** begin Recorded data **
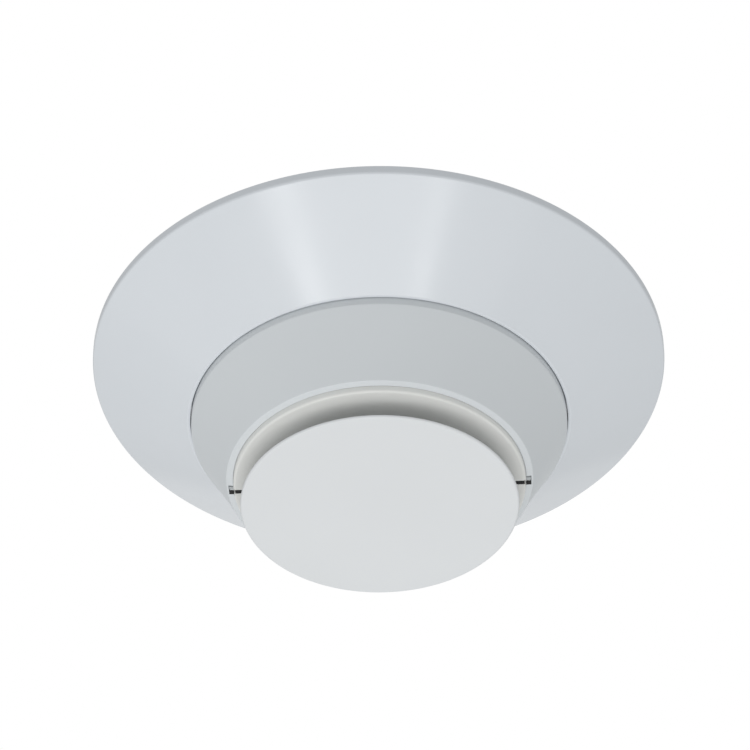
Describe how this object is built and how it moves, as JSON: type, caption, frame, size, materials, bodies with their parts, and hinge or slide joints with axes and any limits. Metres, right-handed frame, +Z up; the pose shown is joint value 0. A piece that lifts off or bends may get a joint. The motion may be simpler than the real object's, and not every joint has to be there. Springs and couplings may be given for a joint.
{
  "type": "heat detector",
  "caption": "Ceiling heat detector: a wide conical trim skirt over a twist-lock base, and a plug-in head whose thermistor hangs in the air gap above a round disc.",
  "frame": {"origin": "centre of the base's flat ceiling face", "axes": "+Z up into the ceiling, so the detector hangs below z = 0; +X passes through one status-light notch, -X through the other"},
  "size_m": [0.173, 0.173, 0.0556],
  "materials": {
    "skirt_plastic": "smooth moulded white ABS with a soft gloss",
    "head_plastic": "fine-textured white ABS, satin",
    "disc_plastic": "fine-textured white ABS, matte",
    "base_plastic": "white polycarbonate, moulded, satin",
    "lever_plastic": "natural acetal, satin",
    "contact_brass": "stamped and tin-flashed brass",
    "screw_steel": "zinc-plated steel",
    "gasket_rubber": "closed-cell black rubber",
    "label_film": "plain white film label, no text",
    "board_laminate": "green solder-masked glass-epoxy laminate",
    "chip_resin": "black moulded epoxy",
    "chip_ceramic": "fired ceramic with tinned ends",
    "capacitor_can": "sleeved aluminium can",
    "coil_wire": "ferrite core wound with lacquered wire",
    "led_resin": "clear-topped light emitting diode",
    "light_pipe_acrylic": "milky clear acrylic",
    "baffle_plastic": "black ABS, moulded, dull",
    "thermistor_epoxy": "black epoxy dipped bead",
    "guard_plastic": "natural nylon tube"
  },
  "bodies": {
    "base": {"trim_skirt": "skirt_plastic", "base_plate": "base_plastic", "terminal_contacts": "contact_brass", "terminal_screws": "screw_steel", "clamp_plates": "screw_steel", "contact_rivets": "contact_brass", "lever_pin": "screw_steel"},
    "head": {"rear_cover": "base_plastic", "cover_screws": "screw_steel", "rating_label": "label_film", "contact_blades": "contact_brass", "cover_gasket": "gasket_rubber", "head_shell": "head_plastic", "circuit_board": "board_laminate", "board_screws": "screw_steel", "processor_chip": "chip_resin", "memory_chip": "chip_resin", "capacitors": "capacitor_can", "choke_coil": "coil_wire", "bridge_rectifier": "chip_resin", "chip_parts": "chip_ceramic", "test_header": "chip_resin", "status_leds": "led_resin", "light_pipe_left": "light_pipe_acrylic", "light_pipe_right": "light_pipe_acrylic", "light_baffles": "baffle_plastic", "chamber_floor": "head_plastic", "thermistor": "thermistor_epoxy", "thermistor_guard": "guard_plastic", "cap_disc": "disc_plastic", "disc_screws": "screw_steel"},
    "lever": {"lock_lever": "lever_plastic"}
  },
  "joints": [
    {"name": "head_twist", "type": "hinge", "parent": "base", "child": "head", "pos_m": [0, 0, -0.0122], "axis": [0, 0, -1], "range_deg": [0, 18]},
    {"name": "lever_turn", "type": "hinge", "parent": "base", "child": "lever", "pos_m": [-0.00748, -0.03521, -0.0102], "axis": [0, 0, -1], "range_deg": [0, 9]}
  ]
}
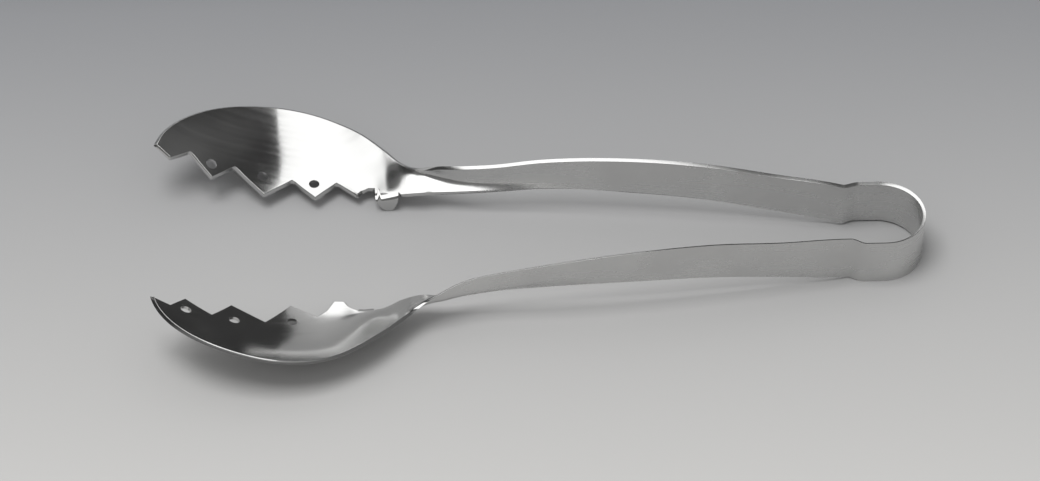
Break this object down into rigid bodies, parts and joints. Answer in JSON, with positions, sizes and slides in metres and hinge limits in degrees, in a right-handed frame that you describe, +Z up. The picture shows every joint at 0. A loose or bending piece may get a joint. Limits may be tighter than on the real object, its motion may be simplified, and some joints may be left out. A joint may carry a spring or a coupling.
{
  "type": "spaghetti tongs",
  "caption": "Serving tongs bent from a strip of stainless sheet: a sprung bow, slim upright handles and dished, toothed heads with pierced holes that interlock to grip pasta.",
  "frame": {"origin": "on the table that the tongs lie on, under the middle of their bounding box", "axes": "+X along the tongs from the mouth to the bow, +Y to the right arm, +Z up from the table"},
  "size_m": [0.242, 0.1124, 0.0224],
  "materials": {
    "satin_steel": "cold-rolled stainless steel sheet with a fine satin grain along the strip",
    "polished_steel": "stainless steel sheet, buffed nearly to a mirror, with faint streaks along the head"
  },
  "bodies": {
    "bow": {"bow_crown": "satin_steel"},
    "left_arm": {"bow_side_left": "satin_steel", "handle_left": "satin_steel", "neck_left": "satin_steel", "scoop_left": "polished_steel", "rest_tab_left": "polished_steel"},
    "right_arm": {"bow_side_right": "satin_steel", "handle_right": "satin_steel", "neck_right": "satin_steel", "scoop_right": "polished_steel", "rest_tab_right": "polished_steel"}
  },
  "joints": [
    {"name": "left_arm_flex", "type": "hinge", "parent": "bow", "child": "left_arm", "pos_m": [0.1129, -0.00951, 0.0084], "axis": [0, 0, -1], "range_deg": [-3, 7.7], "stiffness_Nm_per_rad": 5.2},
    {"name": "right_arm_flex", "type": "hinge", "parent": "bow", "child": "right_arm", "pos_m": [0.1129, 0.00951, 0.0084], "axis": [0, 0, 1], "range_deg": [-3, 7.7], "stiffness_Nm_per_rad": 5.2}
  ],
  "couplings": [
    {"joint": "right_arm_flex", "follows": "left_arm_flex", "ratio": 1}
  ]
}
** end Recorded data **
Extract each entry in full, exactly as given.

* _Exercise result_:
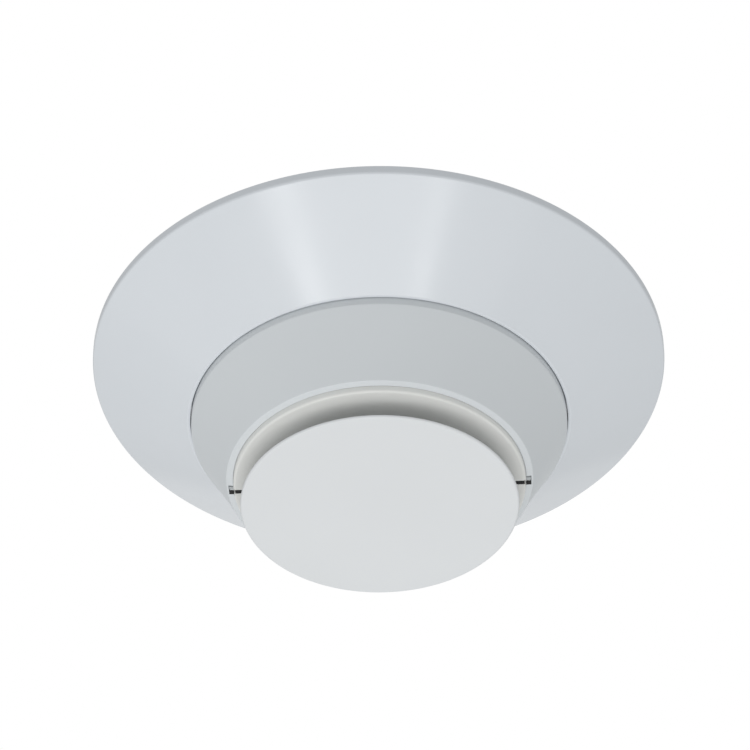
Describe how this object is built and how it moves, as JSON: type, caption, frame, size, materials, bodies with their parts, and hinge or slide joints with axes and any limits. Metres, right-handed frame, +Z up; the pose shown is joint value 0. A piece that lifts off or bends may get a joint. The motion may be simpler than the real object's, and not every joint has to be there. Springs and couplings may be given for a joint.
{
  "type": "heat detector",
  "caption": "Ceiling heat detector: a wide conical trim skirt over a twist-lock base, and a plug-in head whose thermistor hangs in the air gap above a round disc.",
  "frame": {"origin": "centre of the base's flat ceiling face", "axes": "+Z up into the ceiling, so the detector hangs below z = 0; +X passes through one status-light notch, -X through the other"},
  "size_m": [0.173, 0.173, 0.0556],
  "materials": {
    "skirt_plastic": "smooth moulded white ABS with a soft gloss",
    "head_plastic": "fine-textured white ABS, satin",
    "disc_plastic": "fine-textured white ABS, matte",
    "base_plastic": "white polycarbonate, moulded, satin",
    "lever_plastic": "natural acetal, satin",
    "contact_brass": "stamped and tin-flashed brass",
    "screw_steel": "zinc-plated steel",
    "gasket_rubber": "closed-cell black rubber",
    "label_film": "plain white film label, no text",
    "board_laminate": "green solder-masked glass-epoxy laminate",
    "chip_resin": "black moulded epoxy",
    "chip_ceramic": "fired ceramic with tinned ends",
    "capacitor_can": "sleeved aluminium can",
    "coil_wire": "ferrite core wound with lacquered wire",
    "led_resin": "clear-topped light emitting diode",
    "light_pipe_acrylic": "milky clear acrylic",
    "baffle_plastic": "black ABS, moulded, dull",
    "thermistor_epoxy": "black epoxy dipped bead",
    "guard_plastic": "natural nylon tube"
  },
  "bodies": {
    "base": {"trim_skirt": "skirt_plastic", "base_plate": "base_plastic", "terminal_contacts": "contact_brass", "terminal_screws": "screw_steel", "clamp_plates": "screw_steel", "contact_rivets": "contact_brass", "lever_pin": "screw_steel"},
    "head": {"rear_cover": "base_plastic", "cover_screws": "screw_steel", "rating_label": "label_film", "contact_blades": "contact_brass", "cover_gasket": "gasket_rubber", "head_shell": "head_plastic", "circuit_board": "board_laminate", "board_screws": "screw_steel", "processor_chip": "chip_resin", "memory_chip": "chip_resin", "capacitors": "capacitor_can", "choke_coil": "coil_wire", "bridge_rectifier": "chip_resin", "chip_parts": "chip_ceramic", "test_header": "chip_resin", "status_leds": "led_resin", "light_pipe_left": "light_pipe_acrylic", "light_pipe_right": "light_pipe_acrylic", "light_baffles": "baffle_plastic", "chamber_floor": "head_plastic", "thermistor": "thermistor_epoxy", "thermistor_guard": "guard_plastic", "cap_disc": "disc_plastic", "disc_screws": "screw_steel"},
    "lever": {"lock_lever": "lever_plastic"}
  },
  "joints": [
    {"name": "head_twist", "type": "hinge", "parent": "base", "child": "head", "pos_m": [0, 0, -0.0122], "axis": [0, 0, -1], "range_deg": [0, 18]},
    {"name": "lever_turn", "type": "hinge", "parent": "base", "child": "lever", "pos_m": [-0.00748, -0.03521, -0.0102], "axis": [0, 0, -1], "range_deg": [0, 9]}
  ]
}
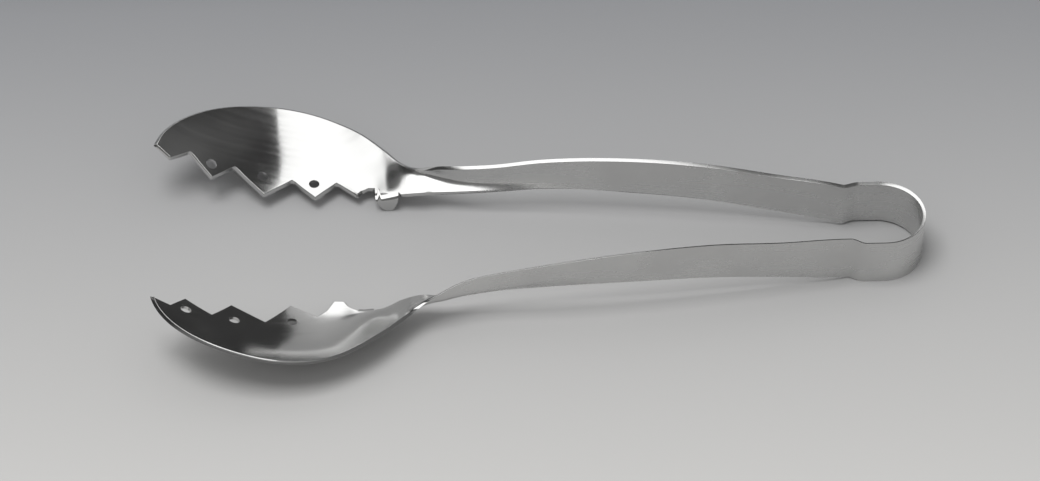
Break this object down into rigid bodies, parts and joints. Answer in JSON, with positions, sizes and slides in metres and hinge limits in degrees, in a right-handed frame that you describe, +Z up. The picture shows every joint at 0. A loose or bending piece may get a joint. Limits may be tighter than on the real object, its motion may be simplified, and some joints may be left out. A joint may carry a spring or a coupling.
{
  "type": "spaghetti tongs",
  "caption": "Serving tongs bent from a strip of stainless sheet: a sprung bow, slim upright handles and dished, toothed heads with pierced holes that interlock to grip pasta.",
  "frame": {"origin": "on the table that the tongs lie on, under the middle of their bounding box", "axes": "+X along the tongs from the mouth to the bow, +Y to the right arm, +Z up from the table"},
  "size_m": [0.242, 0.1124, 0.0224],
  "materials": {
    "satin_steel": "cold-rolled stainless steel sheet with a fine satin grain along the strip",
    "polished_steel": "stainless steel sheet, buffed nearly to a mirror, with faint streaks along the head"
  },
  "bodies": {
    "bow": {"bow_crown": "satin_steel"},
    "left_arm": {"bow_side_left": "satin_steel", "handle_left": "satin_steel", "neck_left": "satin_steel", "scoop_left": "polished_steel", "rest_tab_left": "polished_steel"},
    "right_arm": {"bow_side_right": "satin_steel", "handle_right": "satin_steel", "neck_right": "satin_steel", "scoop_right": "polished_steel", "rest_tab_right": "polished_steel"}
  },
  "joints": [
    {"name": "left_arm_flex", "type": "hinge", "parent": "bow", "child": "left_arm", "pos_m": [0.1129, -0.00951, 0.0084], "axis": [0, 0, -1], "range_deg": [-3, 7.7], "stiffness_Nm_per_rad": 5.2},
    {"name": "right_arm_flex", "type": "hinge", "parent": "bow", "child": "right_arm", "pos_m": [0.1129, 0.00951, 0.0084], "axis": [0, 0, 1], "range_deg": [-3, 7.7], "stiffness_Nm_per_rad": 5.2}
  ],
  "couplings": [
    {"joint": "right_arm_flex", "follows": "left_arm_flex", "ratio": 1}
  ]
}